Still more to do, of course. I've got notes for more LA puzzles to uhm, reify. Some folks were muttering about writing puzzles earlier; I should nudge them.
And now that there's data, I want to measure the "funnel." Sales folks look at a user's path through a web site as a funnel, perhaps because sales folks like funnel metaphors. They notice "OK, 1000 people came to our 'landing page' by clicking on an ad. Of those, 11 clicked through to the Product Details page, and 10 purchased something." They look at the fraction of users who made it through each step (11/1000 ain't so great; 10/11 is pretty darned good), trying to figure out where users run away from becoming customers. I'm not selling anything, but I bet a similar analysis would point out puzzles that are too hard; in an "arc" of puzzles, if 40 teams solved #2, but only 20 solved #3, probably someone should tinker with #3.
That tinkering can lead to changes. When playtesters went through, they struggled with some puzzles. It's OK if they struggle some; they gotta learn this stuff. But some puzzles they struggled with weren't teaching them anything they'd really use in other puzzlehunts. So I kicked those puzzles into a pile of bonus-puzzles at the end; they weren't broken per se but they broke the flow.

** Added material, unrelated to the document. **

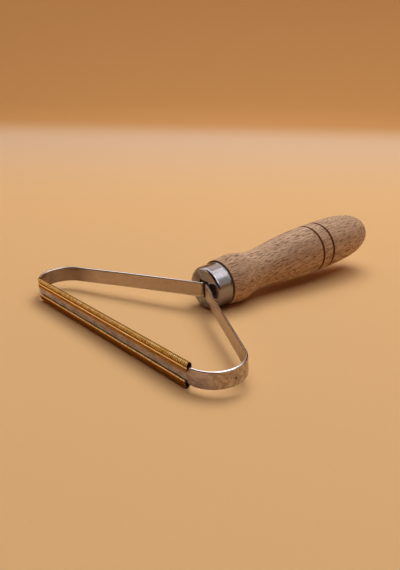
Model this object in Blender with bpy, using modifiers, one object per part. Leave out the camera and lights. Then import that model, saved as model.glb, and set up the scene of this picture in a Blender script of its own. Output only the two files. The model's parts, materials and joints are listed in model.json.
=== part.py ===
"""A hand lint scraper: a steel strap bent to a triangle, a ribbed brass strip folded over each edge of its
front side, a polished ferrule and a turned wooden handle.

Metres, +Z up. It lies on a table as it really rests: on the lower brass strip and the handle's shoulder,
with its origin on the table under the middle of its box. +Y runs from the head to the handle's end.
"""

import math

import bmesh
import bpy
from mathutils import Vector
from mathutils.geometry import interpolate_bezier

MM = 0.001
GAP = 0.3 * MM

# Steel strap, measured on the mid-line of its thickness where nothing else is said
HEAD_WIDTH = 140.0 * MM
HEAD_REACH = 56.7 * MM
STRAP_WIDTH = 7.8 * MM
STRAP_THICKNESS = 1.2 * MM
STRAP_EDGE_ROUND = 0.4 * MM
CORNER_RADIUS = 12.4 * MM
TANG_BEND_RADIUS = 1.8 * MM
TANG_BEND_AHEAD = 0.95 * MM
TANG_LENGTH = 30.0 * MM

# Brass strips, from the hollow between the strap's edge and each fold to the flared lip
STRIP_SHEET = 0.32 * MM
UPPER_HOLLOW = 1.40 * MM
LOWER_HOLLOW = 1.93 * MM
STRIP_LEG = 0.63 * MM
LIP_STEP = 0.5 * MM
LIP_FLARE = 0.2 * MM
LIP_HEIGHT = 1.5 * MM
STRIP_END_MARGIN = 0.2 * MM

# Ferrule
FERRULE_RADIUS = 10.8 * MM
FERRULE_LENGTH = 8.9 * MM
FERRULE_WALL = 0.7 * MM
FERRULE_FRONT_WALL = 0.9 * MM
FERRULE_FRONT_ROUND = 1.1 * MM
FERRULE_REAR_ROUND = 0.25 * MM
SLOT_SIDE_CLEARANCE = 1.85 * MM
SLOT_END_CLEARANCE = 0.4 * MM

# Handle, from the face that meets the ferrule to its far end
RIM_STEP = 0.5 * MM
RIM_ROUND = 0.35 * MM
FACE_TO_SHOULDER = 9.7 * MM
SHOULDER_RADIUS = 12.3 * MM
SHOULDER_TO_WAIST = 14.6 * MM
WAIST_RADIUS = 10.1 * MM
WAIST_TO_BULGE = 47.8 * MM
BULGE_RADIUS = 13.2 * MM
BULGE_TO_END = 40.6 * MM
GROOVE_BEFORE_BULGE = 7.0 * MM
GROOVE_SPACING = 8.1 * MM
GROOVE_WIDTH = 1.1 * MM
GROOVE_DEPTH = 0.4 * MM
GROOVE_MARGIN = 0.1 * MM

# How full the handle's curves are at each place, as a share of the stretch behind or ahead of it
BULGE_PULL_BACK = 0.46
BULGE_PULL_AHEAD = 0.63
WAIST_PULL_BACK = 0.17
WAIST_PULL_AHEAD = 0.48
SHOULDER_PULL = 0.31

# Hardened adhesive round the tangs, in the handle's bore
ADHESIVE_WALL = 0.8 * MM
ADHESIVE_BEHIND_TANGS = 2.0 * MM
ADHESIVE_BELOW_MOUTH = 0.6 * MM

# How finely round shapes are cut
TURNED_STEPS = 48
CURVE_STEPS = 14
END_STEPS = 18
RIM_STEPS = 5
CORNER_STEPS = 22
BEND_STEPS = 6
EDGE_STEPS = 2
CROWN_STEPS = 12
GROOVE_STEPS = 4
FERRULE_FRONT_STEPS = 8
SMALL_ROUND_STEPS = 4
SHARP_ANGLE = math.radians(60.0)
MERGE_DISTANCE = 0.00001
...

I'm giving myself the Iron Ass Award for this weekend. I was basically just sitting at the computer and looking at the guess-logs, trying to spot new partials to add. (A la, "Everyone keeps guessing 'blark' on the such-and-such puzzle… Oh, I think I can figure out why they're guessing that." then I tweak the website to give a "nudge" to future teams who guess "blark".) I was pretty glad that things calmed down enough on Sunday such that I granted myself permission to go out and procure sandwiches for lunch and dinner.